------ PROVIDED MATERIAL ------
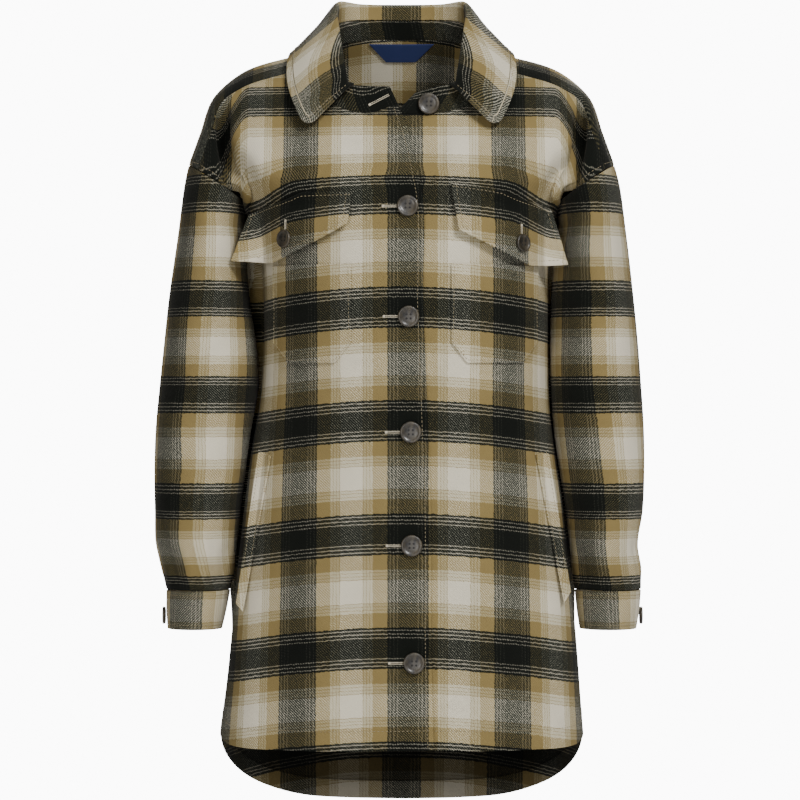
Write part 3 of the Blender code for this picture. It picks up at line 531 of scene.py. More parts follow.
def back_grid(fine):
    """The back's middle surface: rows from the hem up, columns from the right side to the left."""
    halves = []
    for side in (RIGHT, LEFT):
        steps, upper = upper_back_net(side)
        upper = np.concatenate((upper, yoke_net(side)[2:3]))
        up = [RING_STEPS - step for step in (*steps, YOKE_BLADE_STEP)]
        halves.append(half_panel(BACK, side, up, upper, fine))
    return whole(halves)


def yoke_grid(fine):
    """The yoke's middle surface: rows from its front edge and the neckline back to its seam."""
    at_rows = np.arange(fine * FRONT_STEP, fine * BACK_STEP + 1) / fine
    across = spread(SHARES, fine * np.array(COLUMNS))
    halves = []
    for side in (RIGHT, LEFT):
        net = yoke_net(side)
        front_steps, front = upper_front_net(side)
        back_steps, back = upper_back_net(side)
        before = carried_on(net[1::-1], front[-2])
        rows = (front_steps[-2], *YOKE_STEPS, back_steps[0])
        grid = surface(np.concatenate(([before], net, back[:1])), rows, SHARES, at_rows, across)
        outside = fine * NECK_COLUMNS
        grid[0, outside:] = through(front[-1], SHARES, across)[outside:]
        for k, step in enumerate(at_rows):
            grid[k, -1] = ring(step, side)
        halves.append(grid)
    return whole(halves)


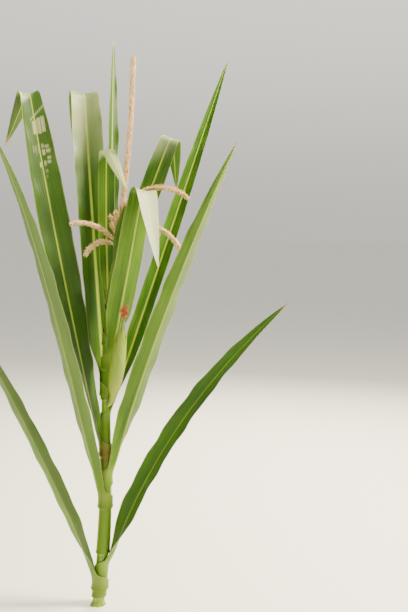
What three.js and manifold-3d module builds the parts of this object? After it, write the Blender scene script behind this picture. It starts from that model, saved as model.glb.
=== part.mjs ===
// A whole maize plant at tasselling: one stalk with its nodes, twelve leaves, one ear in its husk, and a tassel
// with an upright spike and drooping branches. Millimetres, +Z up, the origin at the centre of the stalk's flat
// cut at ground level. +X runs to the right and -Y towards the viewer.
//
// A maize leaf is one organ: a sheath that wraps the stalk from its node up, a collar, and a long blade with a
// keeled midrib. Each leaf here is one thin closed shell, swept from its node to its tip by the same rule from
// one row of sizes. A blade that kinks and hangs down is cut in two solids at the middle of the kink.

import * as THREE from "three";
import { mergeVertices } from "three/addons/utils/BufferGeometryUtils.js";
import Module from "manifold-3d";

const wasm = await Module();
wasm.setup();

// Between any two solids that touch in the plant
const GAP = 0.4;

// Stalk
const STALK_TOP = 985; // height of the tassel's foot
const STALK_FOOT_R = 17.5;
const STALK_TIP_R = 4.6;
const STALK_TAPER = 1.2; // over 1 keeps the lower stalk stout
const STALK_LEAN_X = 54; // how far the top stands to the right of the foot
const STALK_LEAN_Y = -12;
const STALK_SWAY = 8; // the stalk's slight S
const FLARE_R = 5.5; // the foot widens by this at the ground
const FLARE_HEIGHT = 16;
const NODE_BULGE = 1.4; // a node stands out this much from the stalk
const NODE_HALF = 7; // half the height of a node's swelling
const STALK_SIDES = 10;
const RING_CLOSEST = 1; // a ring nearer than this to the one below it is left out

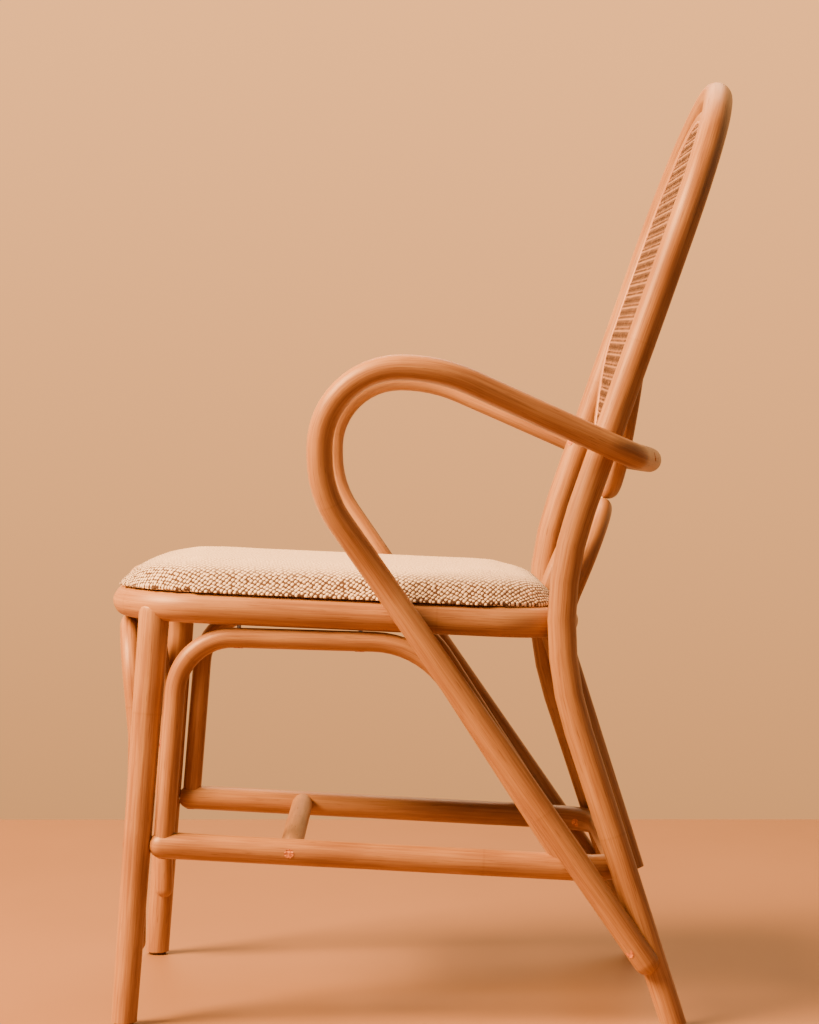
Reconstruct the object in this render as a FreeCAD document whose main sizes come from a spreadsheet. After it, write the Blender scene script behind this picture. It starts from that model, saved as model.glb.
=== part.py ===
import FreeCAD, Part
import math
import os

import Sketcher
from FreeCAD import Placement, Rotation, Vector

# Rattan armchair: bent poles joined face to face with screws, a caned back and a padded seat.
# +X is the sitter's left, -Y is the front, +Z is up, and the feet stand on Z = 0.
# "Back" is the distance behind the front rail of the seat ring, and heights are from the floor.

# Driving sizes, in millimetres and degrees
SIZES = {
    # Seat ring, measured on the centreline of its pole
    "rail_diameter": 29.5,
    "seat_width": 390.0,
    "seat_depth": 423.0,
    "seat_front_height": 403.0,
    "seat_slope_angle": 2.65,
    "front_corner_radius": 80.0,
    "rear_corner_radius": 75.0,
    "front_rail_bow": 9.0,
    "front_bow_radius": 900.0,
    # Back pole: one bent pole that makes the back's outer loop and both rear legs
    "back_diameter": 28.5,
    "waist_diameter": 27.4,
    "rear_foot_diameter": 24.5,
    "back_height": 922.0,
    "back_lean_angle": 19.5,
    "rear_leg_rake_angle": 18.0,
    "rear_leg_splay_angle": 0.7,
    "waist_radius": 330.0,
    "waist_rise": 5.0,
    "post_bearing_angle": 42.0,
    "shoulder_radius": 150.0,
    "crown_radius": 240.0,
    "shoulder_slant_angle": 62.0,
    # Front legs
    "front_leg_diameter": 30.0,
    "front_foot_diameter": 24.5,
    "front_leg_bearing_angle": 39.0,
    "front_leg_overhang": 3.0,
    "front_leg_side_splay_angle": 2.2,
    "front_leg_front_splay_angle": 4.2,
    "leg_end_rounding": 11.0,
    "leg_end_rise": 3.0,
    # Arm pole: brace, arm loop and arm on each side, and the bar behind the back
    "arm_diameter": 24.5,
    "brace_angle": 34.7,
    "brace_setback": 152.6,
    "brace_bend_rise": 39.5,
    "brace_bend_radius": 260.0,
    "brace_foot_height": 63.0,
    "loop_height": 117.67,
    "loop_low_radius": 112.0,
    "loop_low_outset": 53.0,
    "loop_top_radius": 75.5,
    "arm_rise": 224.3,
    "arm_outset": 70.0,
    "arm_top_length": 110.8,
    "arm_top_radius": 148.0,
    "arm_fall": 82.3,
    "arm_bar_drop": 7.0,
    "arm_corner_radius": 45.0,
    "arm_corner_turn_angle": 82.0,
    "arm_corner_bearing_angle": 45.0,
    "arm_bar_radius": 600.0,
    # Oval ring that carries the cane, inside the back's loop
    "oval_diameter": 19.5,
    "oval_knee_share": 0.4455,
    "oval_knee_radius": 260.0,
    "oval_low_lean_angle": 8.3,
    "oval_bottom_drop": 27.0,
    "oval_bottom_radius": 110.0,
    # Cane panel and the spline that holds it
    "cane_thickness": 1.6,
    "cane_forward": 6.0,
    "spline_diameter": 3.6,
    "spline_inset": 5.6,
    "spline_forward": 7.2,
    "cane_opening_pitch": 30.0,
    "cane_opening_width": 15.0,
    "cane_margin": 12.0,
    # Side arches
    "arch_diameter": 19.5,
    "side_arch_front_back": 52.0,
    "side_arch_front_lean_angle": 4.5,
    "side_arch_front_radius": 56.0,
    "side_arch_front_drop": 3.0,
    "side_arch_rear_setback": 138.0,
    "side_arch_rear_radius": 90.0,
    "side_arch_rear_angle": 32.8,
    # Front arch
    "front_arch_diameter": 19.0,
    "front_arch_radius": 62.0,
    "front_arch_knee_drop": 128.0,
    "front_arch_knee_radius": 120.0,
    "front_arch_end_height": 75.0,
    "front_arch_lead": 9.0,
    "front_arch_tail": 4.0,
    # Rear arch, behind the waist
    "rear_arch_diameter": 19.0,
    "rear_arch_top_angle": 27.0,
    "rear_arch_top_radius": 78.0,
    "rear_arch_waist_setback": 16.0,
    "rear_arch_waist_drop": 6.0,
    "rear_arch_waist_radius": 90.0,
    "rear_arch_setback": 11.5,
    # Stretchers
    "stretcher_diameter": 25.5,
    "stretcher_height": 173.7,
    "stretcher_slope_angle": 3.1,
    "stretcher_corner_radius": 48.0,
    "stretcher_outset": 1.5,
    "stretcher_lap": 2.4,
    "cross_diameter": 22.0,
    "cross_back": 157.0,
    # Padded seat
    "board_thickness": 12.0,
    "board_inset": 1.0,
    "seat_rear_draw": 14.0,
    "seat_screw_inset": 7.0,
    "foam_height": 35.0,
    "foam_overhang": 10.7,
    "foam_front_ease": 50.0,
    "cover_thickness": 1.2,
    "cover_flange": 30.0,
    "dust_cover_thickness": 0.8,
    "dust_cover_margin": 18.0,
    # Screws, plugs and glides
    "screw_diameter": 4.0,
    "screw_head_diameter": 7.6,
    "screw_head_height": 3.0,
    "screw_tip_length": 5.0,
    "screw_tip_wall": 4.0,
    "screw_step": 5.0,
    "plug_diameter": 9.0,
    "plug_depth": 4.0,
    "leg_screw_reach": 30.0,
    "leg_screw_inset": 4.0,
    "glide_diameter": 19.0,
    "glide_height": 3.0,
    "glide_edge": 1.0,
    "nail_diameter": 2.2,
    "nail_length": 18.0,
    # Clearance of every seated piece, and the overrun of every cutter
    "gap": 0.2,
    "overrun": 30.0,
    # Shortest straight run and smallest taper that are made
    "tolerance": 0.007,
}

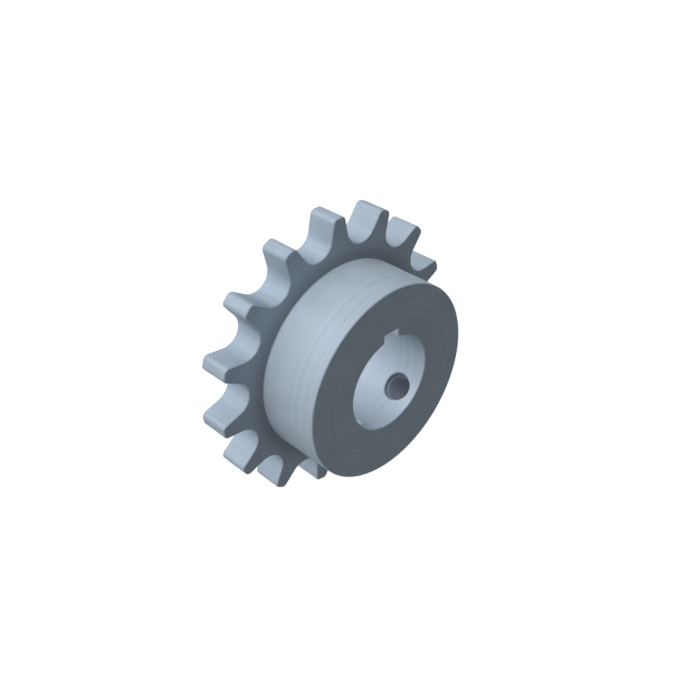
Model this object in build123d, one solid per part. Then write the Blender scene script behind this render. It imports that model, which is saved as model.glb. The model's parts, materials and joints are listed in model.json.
------
| EXERCISE INSTRUCTIONS |
Of the lines above, retype only those from the line containing "Reconstruct the object" through the line containing "from the floor.", including both, exactly.

| EXERCISE SOLUTION |
Reconstruct the object in this render as a FreeCAD document whose main sizes come from a spreadsheet. After it, write the Blender scene script behind this picture. It starts from that model, saved as model.glb.
=== part.py ===
import FreeCAD, Part
import math
import os

import Sketcher
from FreeCAD import Placement, Rotation, Vector

# Rattan armchair: bent poles joined face to face with screws, a caned back and a padded seat.
# +X is the sitter's left, -Y is the front, +Z is up, and the feet stand on Z = 0.
# "Back" is the distance behind the front rail of the seat ring, and heights are from the floor.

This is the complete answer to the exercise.